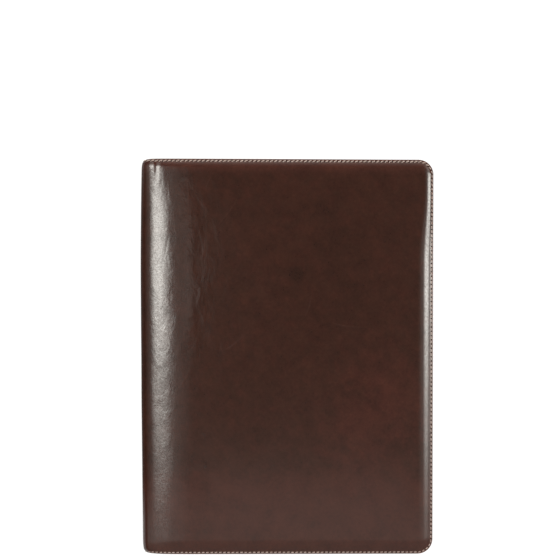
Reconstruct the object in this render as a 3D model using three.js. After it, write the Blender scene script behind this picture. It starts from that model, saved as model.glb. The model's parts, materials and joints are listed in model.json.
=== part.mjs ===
// A leather document case for A4 sheets, closed and lying on its back cover.
// One padded leather cover runs from the front round the soft spine to the back. Its padding rolls
// down to a flat stitched seam at the head, the foot and the fore-edge. Two lining panels and a
// spine strip face the inside, and the case stays open at the head, the foot and the fore-edge.
// X runs from the spine to the fore-edge, Y from the foot to the head, Z up from the table.
import * as THREE from 'three';

// Driving dimensions, in millimetres.
const caseWidth = 252;
const caseHeight = 339;
const spineThickness = 25;
const foreEdgeThickness = 16.5;

const coverThickness = 4; // leather over foam and board
const spineWall = 2.2; // leather and its backing round the spine, with no board
const seamThickness = 1.6; // leather at the stitched seam, where the padding has ended
const seamWidth = 2.6;
const paddingRoll = 9.4; // width over which the padding rolls down to the seam
const cornerRadius = 13;

const frontShoulder = 46; // width of the spine's curve on the front cover
const backShoulder = 24; // the same on the back cover, which the table flattens
const spineEndRadius = 4.2; // rounding of the spine at the head and the foot
const footDrawIn = 2.8; // how far the spine draws in towards the foot
const headDrawIn = 0.9; // and towards the head

const liningThickness = 1;
const liningSetBack = 0.5; // the lining stops this far inside the cover's edge
const seatGap = 0.3;

// Shape numbers without a length.
const fullestHeight = 0.77; // height of the spine's fullest place, as a share of the case's height
const footEasing = 1.3;
const headEasing = 2;
const rollFullness = 2.6; // 1 is a straight slope, more is a rounder shoulder of padding
const footReach = 0.54; // handle of the spine's curve at the foot, as a share of the curve's width
const headReach = 0.66; // the same at the head, where the padding is fuller
const reachEasing = 2.5;
const spineBluntness = 0.75; // the curve's other handle, as a share of its height
const boardEnds = 0.1; // shares of the spine's curve between which the board thins out
const wallStarts = 0.6;

const halfWidth = caseWidth / 2;
const halfHeight = caseHeight / 2;
const spineMiddle = spineThickness / 2;
const frontRun = caseWidth - frontShoulder;
const backRun = caseWidth - backShoulder;
const frontShoulderX = frontShoulder - halfWidth;
const backShoulderX = backShoulder - halfWidth;
const frontFall = (spineThickness - foreEdgeThickness) / frontRun;
const frontNormal = new THREE.Vector2(frontFall, 1).normalize();

// Height on the cover as a share of the case's height.
function heightShare(y) {
  return 0.5 + y / caseHeight;
}

// The plan: how far the spine and the fore-edge reach at a height on the cover.
function spineX(y) {
  const up = heightShare(y);
  const drawIn = up < fullestHeight
    ? footDrawIn * Math.pow((fullestHeight - up) / fullestHeight, footEasing)
    : headDrawIn * Math.pow((up - fullestHeight) / (1 - fullestHeight), headEasing);
  const intoRounding = Math.max(0, spineEndRadius - (halfHeight - Math.abs(y)));
  const rounding = spineEndRadius - Math.sqrt(Math.max(0, spineEndRadius ** 2 - intoRounding ** 2));
  return -halfWidth + drawIn + rounding;
}

function foreEdgeX(y, setBack) {
  const radius = cornerRadius - setBack;
  const intoCorner = Math.max(0, Math.abs(y) - (halfHeight - cornerRadius));
  return halfWidth - cornerRadius + Math.sqrt(Math.max(0, radius ** 2 - intoCorner ** 2));
}

// Distance in plan from a place on a cover to its nearest edge, round the corner as well.
function edgeDistance(x, y) {
  const fromForeEdge = halfWidth - x;
  const fromEnd = halfHeight - Math.abs(y);
  if (fromForeEdge < cornerRadius && fromEnd < cornerRadius) {
    return cornerRadius - Math.hypot(cornerRadius - fromForeEdge, cornerRadius - fromEnd);
  }
  return Math.min(fromForeEdge, fromEnd);
}

// Share of the padding that is left at a distance from the edge: none on the seam, all past the roll.
function paddingShare(distance) {
  const across = THREE.MathUtils.clamp((distance - seamWidth) / paddingRoll, 0, 1);
  return 1 - Math.pow(1 - across, rollFullness);
}

// Wall thickness on the spine's curve, from the board's edge to the bare leather.
function shoulderThickness(share) {
  const thinned = THREE.MathUtils.smoothstep(share, boardEnds, wallStarts);
  return THREE.MathUtils.lerp(coverThickness, spineWall, thinned);
}

// The spine's curve on one cover, from the flat of the cover to the spine's outermost line.
function shoulderCurve(y, side) {
  const outermost = new THREE.Vector2(spineX(y), spineMiddle);
  const start = side === 'front'
    ? new THREE.Vector2(frontShoulderX, spineThickness)
    : new THREE.Vector2(backShoulderX, 0);
  const width = start.x - outermost.x;
  const rise = side === 'front' ? frontFall : 0;
  const reach = THREE.MathUtils.lerp(footReach, headReach, Math.pow(heightShare(y), reachEasing));
  const towardsSpine = new THREE.Vector2(-1, rise).multiplyScalar(width * reach);
  const towardsCover = new THREE.Vector2(0, (start.y - outermost.y) * spineBluntness);
  return new THREE.CubicBezierCurve(
    start, start.clone().add(towardsSpine), outermost.clone().add(towardsCover), outermost,
  );
}

// One station of the cover's section at height y: its outer point with full padding, the outward
// normal, the wall's thickness and the distance to the edge. share runs along each stretch in
// the order front, front_shoulder, back_shoulder, back, from the front's fore-edge to the back's.
function sectionAt({ stretch, share }, y, setBack) {
  const foreEdge = foreEdgeX(y, setBack);
  if (stretch === 'front') {
    const x = THREE.MathUtils.lerp(foreEdge, frontShoulderX, share);
    const point = new THREE.Vector2(x, spineThickness - (x - frontShoulderX) * frontFall);
    return { point, normal: frontNormal, thickness: coverThickness, distance: edgeDistance(x, y) };
  }
  if (stretch === 'back') {
    const x = THREE.MathUtils.lerp(backShoulderX, foreEdge, share);
    const point = new THREE.Vector2(x, 0);
    const normal = new THREE.Vector2(0, -1);
    return { point, normal, thickness: coverThickness, distance: edgeDistance(x, y) };
  }
  const onFront = stretch === 'front_shoulder';
  const along = onFront ? share : 1 - share;
  const curve = shoulderCurve(y, onFront ? 'front' : 'back');
  const towardsSpine = curve.getTangent(along);
  const normal = onFront
    ? new THREE.Vector2(towardsSpine.y, -towardsSpine.x)
    : new THREE.Vector2(-towardsSpine.y, towardsSpine.x);
  return {
    point: curve.getPoint(along),
    normal,
    thickness: shoulderThickness(along),
    distance: halfHeight - Math.abs(y),
  };
}

// A point of a surface that lies a depth below the section's outer line.
function sunk({ point, normal }, depth, y) {
  return [point.x - normal.x * depth, y, point.y - normal.y * depth];
}

// A closed wall between two surfaces over the same grid of columns (round the section) and rows
// (up the case), faceted with two triangles to a cell.
function thickSheet(columns, rows, outerAt, innerAt) {
  const positions = [];
  for (const pointAt of [outerAt, innerAt]) {
    for (const y of rows) {
      for (const column of columns) positions.push(...pointAt(column, y));
    }
  }
  const lastColumn = columns.length - 1;
  const lastRow = rows.length - 1;
  const outer = (row, column) => row * columns.length + column;
  const inner = (row, column) => rows.length * columns.length + outer(row, column);
  const indices = [];
  const quad = (a, b, c, d) => indices.push(a, b, c, a, c, d);
  for (let r = 0; r < lastRow; r++) {
    for (let c = 0; c < lastColumn; c++) {
      quad(outer(r, c), outer(r + 1, c), outer(r + 1, c + 1), outer(r, c + 1));
      quad(inner(r, c), inner(r, c + 1), inner(r + 1, c + 1), inner(r + 1, c));
    }
    quad(outer(r + 1, 0), outer(r, 0), inner(r, 0), inner(r + 1, 0));
    quad(outer(r, lastColumn), outer(r + 1, lastColumn), inner(r + 1, lastColumn), inner(r, lastColumn));
  }
  for (let c = 0; c < lastColumn; c++) {
    quad(outer(0, c), outer(0, c + 1), inner(0, c + 1), inner(0, c));
    quad(outer(lastRow, c + 1), outer(lastRow, c), inner(lastRow, c), inner(lastRow, c + 1));
  }
  const geometry = new THREE.BufferGeometry();
  geometry.setAttribute('position', new THREE.Float32BufferAttribute(positions, 3));
  geometry.setIndex(indices);
  geometry.computeVertexNormals();
  return geometry;
}

// Stations, closest where the form turns. A corner gets even angles of its arc, and the roll of
// padding gets lines that crowd towards the seam.
const closestRows = 0.25;
const rollShares = [0, 0.1, 0.28, 0.52, 1];
const rollLines = rollShares.map((share) => seamWidth + paddingRoll * share);
const cornerSteps = 6;
const cornerLines = Array.from(
  { length: cornerSteps + 1 },
  (_, i) => cornerRadius * (1 - Math.cos((i / cornerSteps) * (Math.PI / 2))),
);
const spineEndSteps = 3;
const spineEndLines = Array.from(
  { length: spineEndSteps },
  (_, i) => spineEndRadius * (1 - Math.cos(((i + 1) / spineEndSteps) * (Math.PI / 2))),
);
const heightShares = [0.12, 0.26, 0.4, 0.53, 0.65, fullestHeight, 0.9];

function rowsWithin(setBack) {
  const fromEnd = [setBack, ...cornerLines, ...spineEndLines, ...rollLines]
    .filter((line) => line >= setBack)
    .sort((a, b) => a - b)
    .filter((line, i, lines) => i === 0 || line - lines[i - 1] > closestRows);
  const middle = heightShares
    .map((share) => (share - 0.5) * caseHeight)
    .filter((y) => halfHeight - Math.abs(y) > fromEnd.at(-1));
  const foot = fromEnd.map((line) => line - halfHeight);
  const head = fromEnd.map((line) => halfHeight - line).reverse();
  return [...foot, ...middle, ...head];
}

function stationsOf(stretch, shares) {
  return shares.map((share) => ({ stretch, share }));
}

function evenShares(steps) {
  return Array.from({ length: steps }, (_, i) => (i + 1) / steps);
}

const frontColumns = stationsOf('front', [0, ...rollLines.map((line) => line / frontRun), 0.4, 0.7, 1]);
const frontShoulderColumns = stationsOf('front_shoulder', evenShares(9));
const backShoulderColumns = stationsOf('back_shoulder', evenShares(8));
const backColumns = stationsOf(
  'back', [0.3, 0.6, ...rollLines.map((line) => 1 - line / backRun).reverse(), 1],
);

// Finishes, as seen in the case's own leather.
const glazedLeather = new THREE.MeshStandardMaterial({ color: 0x40281f, roughness: 0.32, metalness: 0 });
const liningLeather = new THREE.MeshStandardMaterial({ color: 0x3a251d, roughness: 0.75, metalness: 0 });

function piece(name, geometry, material) {
  const mesh = new THREE.Mesh(geometry, material);
  mesh.name = name;
  return mesh;
}

// The outer cover: front, spine and back in one padded sheet of leather.
function makeOuterCover() {
  const outerAt = (column, y) => {
    const section = sectionAt(column, y, 0);
    const padding = section.thickness - seamThickness;
    return sunk(section, padding * (1 - paddingShare(section.distance)), y);
  };
  const innerAt = (column, y) => {
    const section = sectionAt(column, y, 0);
    return sunk(section, section.thickness, y);
  };
  const columns = [...frontColumns, ...frontShoulderColumns, ...backShoulderColumns, ...backColumns];
  return thickSheet(columns, rowsWithin(0), outerAt, innerAt);
}

// A lining of even thickness that follows the cover's inner face at the seat gap.
function makeLining(columns) {
  const faceAt = (depth) => (column, y) => {
    const section = sectionAt(column, y, liningSetBack);
    return sunk(section, section.thickness + seatGap + depth, y);
  };
  return thickSheet(columns, rowsWithin(liningSetBack), faceAt(0), faceAt(liningThickness));
}

const frontPanel = stationsOf('front', [0, 1 - seatGap / frontRun]);
const spineStrip = [
  ...stationsOf('front_shoulder', [0]), ...frontShoulderColumns, ...backShoulderColumns,
];
const backPanel = stationsOf('back', [seatGap / backRun, 1]);

const documentCase = new THREE.Group();
documentCase.add(
  piece('outer_cover', makeOuterCover(), glazedLeather),
  piece('front_lining', makeLining(frontPanel), liningLeather),
  piece('spine_lining', makeLining(spineStrip), liningLeather),
  piece('back_lining', makeLining(backPanel), liningLeather),
);

export default documentCase;
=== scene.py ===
import bpy
import json
import numpy as np
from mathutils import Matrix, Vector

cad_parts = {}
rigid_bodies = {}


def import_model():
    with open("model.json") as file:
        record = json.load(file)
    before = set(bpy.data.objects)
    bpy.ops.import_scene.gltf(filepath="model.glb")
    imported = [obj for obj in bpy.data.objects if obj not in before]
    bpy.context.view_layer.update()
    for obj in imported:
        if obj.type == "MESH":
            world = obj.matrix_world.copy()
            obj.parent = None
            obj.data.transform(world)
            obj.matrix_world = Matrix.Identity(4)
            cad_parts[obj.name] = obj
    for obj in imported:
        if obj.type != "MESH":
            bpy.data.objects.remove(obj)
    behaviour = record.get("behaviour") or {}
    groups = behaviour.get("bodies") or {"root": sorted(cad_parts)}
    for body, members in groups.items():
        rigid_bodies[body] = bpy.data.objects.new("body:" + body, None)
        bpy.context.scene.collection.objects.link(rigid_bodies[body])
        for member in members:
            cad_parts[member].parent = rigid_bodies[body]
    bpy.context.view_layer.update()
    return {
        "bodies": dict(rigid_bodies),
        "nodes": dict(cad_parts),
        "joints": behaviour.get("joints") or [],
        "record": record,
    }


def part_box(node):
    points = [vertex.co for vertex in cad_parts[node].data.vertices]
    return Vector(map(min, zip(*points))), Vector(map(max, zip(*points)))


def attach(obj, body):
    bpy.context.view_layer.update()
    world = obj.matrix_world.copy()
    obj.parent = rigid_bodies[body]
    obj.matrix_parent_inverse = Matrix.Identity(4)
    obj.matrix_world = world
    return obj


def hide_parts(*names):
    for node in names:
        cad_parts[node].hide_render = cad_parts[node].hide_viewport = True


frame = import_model()

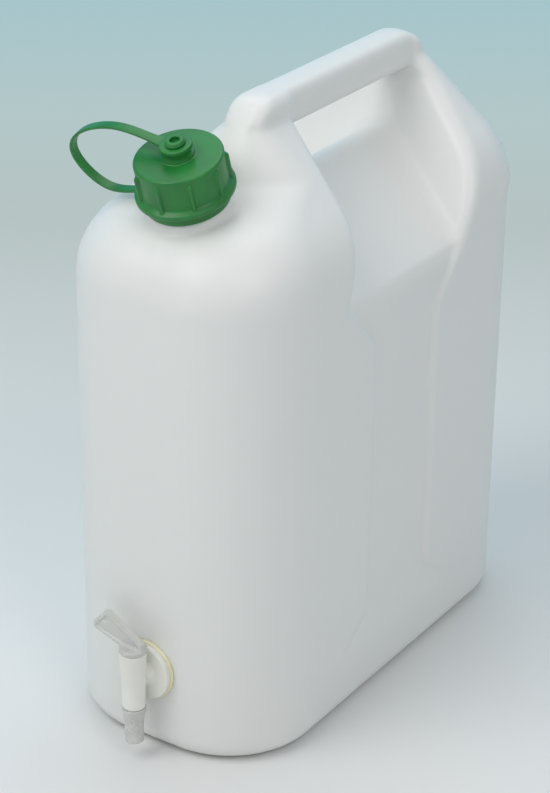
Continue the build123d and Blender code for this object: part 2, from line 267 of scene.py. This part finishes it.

◇ ◇ ◇ ◇

Note how many lines in the material hold the word "groups", and give that number with nothing added.

### Solved problem
2